Тем временем в газетах «Московские ведомости» печатали правительственные сообщения относительно хода следствия над участниками «возмутительного происшествия» на Сенатской площади 14 декабря и остальными членами «страшнейшего из заговоров».
Взяв детей, в сопровождении матери Анастасия Васильевна поехала в Петербург добиваться свидания с мужем, заключенным в камере самого страшного места Петропавловки – Алексеевском равелине. По окончании следствия ей разрешили повидать мужа.
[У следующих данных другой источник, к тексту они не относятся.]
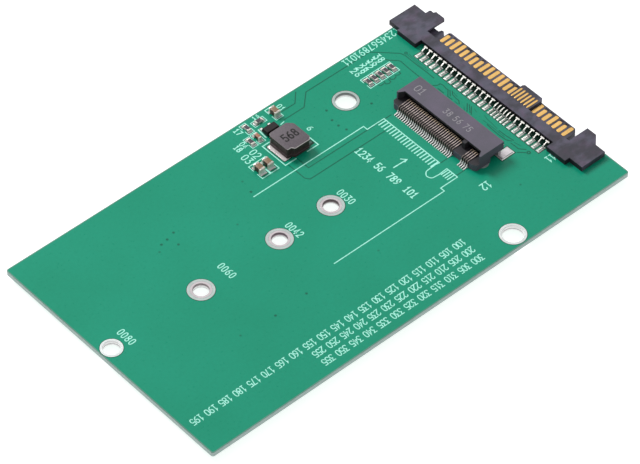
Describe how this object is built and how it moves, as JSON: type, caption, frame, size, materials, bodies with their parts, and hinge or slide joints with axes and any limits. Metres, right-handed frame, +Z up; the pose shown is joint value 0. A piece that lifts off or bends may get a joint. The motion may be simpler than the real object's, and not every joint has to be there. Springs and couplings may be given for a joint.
{
  "type": "solid-state module to drive bay adapter card",
  "caption": "Flat green circuit board with an edge card socket, a drive bay plug on one end and a small step-down regulator, for fitting a module in a drive bay.",
  "frame": {"origin": "centre of the board's flat underside", "axes": "+X along the board towards the drive plug, +Y across it, +Z up out of the component side"},
  "size_m": [0.0986, 0.0556, 0.0052],
  "materials": {
    "board_laminate": "green solder mask over glass-fibre laminate, satin gloss",
    "plug_plastic": "black glass-filled plastic, fine grain",
    "socket_plastic": "black glass-filled plastic, fine grain",
    "plug_contact_metal": "copper alloy, gold on the blades and tin on the tails",
    "socket_contact_metal": "copper alloy, gold at the tips and tin on the tails",
    "tinned_steel": "tin plated sheet",
    "tin_plate": "bright tin, solder wetted",
    "ferrite": "ground ferrite, matt dark grey",
    "copper_wire": "enamelled copper",
    "coil_resin": "magnetic powder resin",
    "chip_moulding": "black epoxy moulding",
    "tan_ceramic": "sintered ceramic, dull",
    "brown_ceramic": "sintered ceramic, dull",
    "resistor_body": "dark glass overcoat on a white ceramic chip"
  },
  "bodies": {
    "root": {"card_socket_housing": "socket_plastic", "circuit_board": "board_laminate", "coil_core": "ferrite", "coil_resin_fill": "coil_resin", "coil_terminals": "tin_plate", "coil_winding": "copper_wire", "controller_body": "chip_moulding", "controller_leads": "tin_plate", "divider_resistor_body": "resistor_body", "divider_resistor_end_caps": "tin_plate", "drive_plug_housing": "plug_plastic", "enable_resistor_body": "resistor_body", "enable_resistor_end_caps": "tin_plate", "feedback_capacitor_body": "brown_ceramic", "feedback_capacitor_end_caps": "tin_plate", "feedback_resistor_body": "resistor_body", "feedback_resistor_end_caps": "tin_plate", "input_capacitor_body": "tan_ceramic", "input_capacitor_end_caps": "tin_plate", "lower_contacts": "plug_contact_metal", "output_capacitor_a_body": "tan_ceramic", "output_capacitor_a_end_caps": "tin_plate", "output_capacitor_b_body": "tan_ceramic", "output_capacitor_b_end_caps": "tin_plate", "plug_board_locks": "tinned_steel", "power_contacts": "plug_contact_metal", "sideband_contacts": "plug_contact_metal", "signal_contacts": "plug_contact_metal", "socket_front_contacts": "socket_contact_metal", "socket_hold_downs": "tinned_steel", "socket_rear_contacts": "socket_contact_metal", "strap_resistor_1_body": "resistor_body", "strap_resistor_1_end_caps": "tin_plate", "strap_resistor_2_body": "resistor_body", "strap_resistor_2_end_caps": "tin_plate", "strap_resistor_3_body": "resistor_body", "strap_resistor_3_end_caps": "tin_plate", "strap_resistor_4_body": "resistor_body", "strap_resistor_4_end_caps": "tin_plate", "strap_resistor_5_body": "resistor_body", "strap_resistor_5_end_caps": "tin_plate"}
  },
  "joints": []
}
И сегодня невозможно войти без содрогания под своды петропавловских казематов, хотя теперь это просто музейные помещения, правда, напоминающие каменную могилу. Поневоле думаешь, как же ступила в этот мрак и холод юная женщина, неся полугодовалого ребенка на руках и ведя двухлетнего рядом? Что ей помогало – мысль, что все это какая-то чудовищная ошибка, или надежда на милость государя? Во всяком случае, во время этого свидания, когда Якушкин первый раз увидел маленького Евгения, Анастасия Васильевна держалась молодцом.
Она сказала, что ни за что не уедет из Петербурга до вынесения приговора. Дальнейшее повергло в ужас всех, у кого родные оказались в крепости: пошли слухи, что император настроен действовать жестко. «Касательно главных зачинщиков и заговорщиков, примерная казнь будет им справедливым возмездием за нарушение общественного спокойствия». Якушкин был признан виновным в том, что «умышлял на цареубийство собственным вызовом и участвовал в умысле бунта», его отнесли к преступникам первого разряда, то есть «главным». Смертную казнь заменили двадцатилетней каторгой.
Первое и неуклонное желание Якушкиной – ехать с детьми за Иваном Дмитриевичем. То, что Трубецкая, а следом Волконская добивались разрешения разделить с мужьями ссылку, придавало ей силы. Самое страшное – полтора года разлуки, неизвестность – остались позади. А впереди жизнь вместе, которую, ни о чем не спрашивая, ни о чем не рассуждая, она с радостью приемлет. Она полюбила Якушкина четырнадцатилетней девочкой. И вот теперь настал час доказать ему, что это чувство – навечно.
Многое собиралась сказать Анастасия Васильевна мужу в Ярославле, где делали остановку ссыльные, увозимые в Сибирь. Среди них были счастливцы, которые здесь смогли увидеть любимые лица и услышать слова, дававшие силы жить дальше: «Люблю. Жди. Я приеду к тебе. Приеду».
...Наконец после долгого ожидания стало известно, что ссыльных вот-вот привезут. Начальство было недовольно: их остановка в Ярославле задерживалась из-за идущего по Волге льда. Анастасия же Васильевна не знала, что это судьба послала ей лишние часы свидания перед разлукой навсегда.
«Жена Якушкина была тогда 18-летняя женщина замечательной красоты, – вспоминал видевший ее на пересыльном пункте декабрист Н.В.Басаргин. – Нам было тяжко, грустно смотреть на это юное, прекрасное создание, так рано испытывающее бедствия этого мира».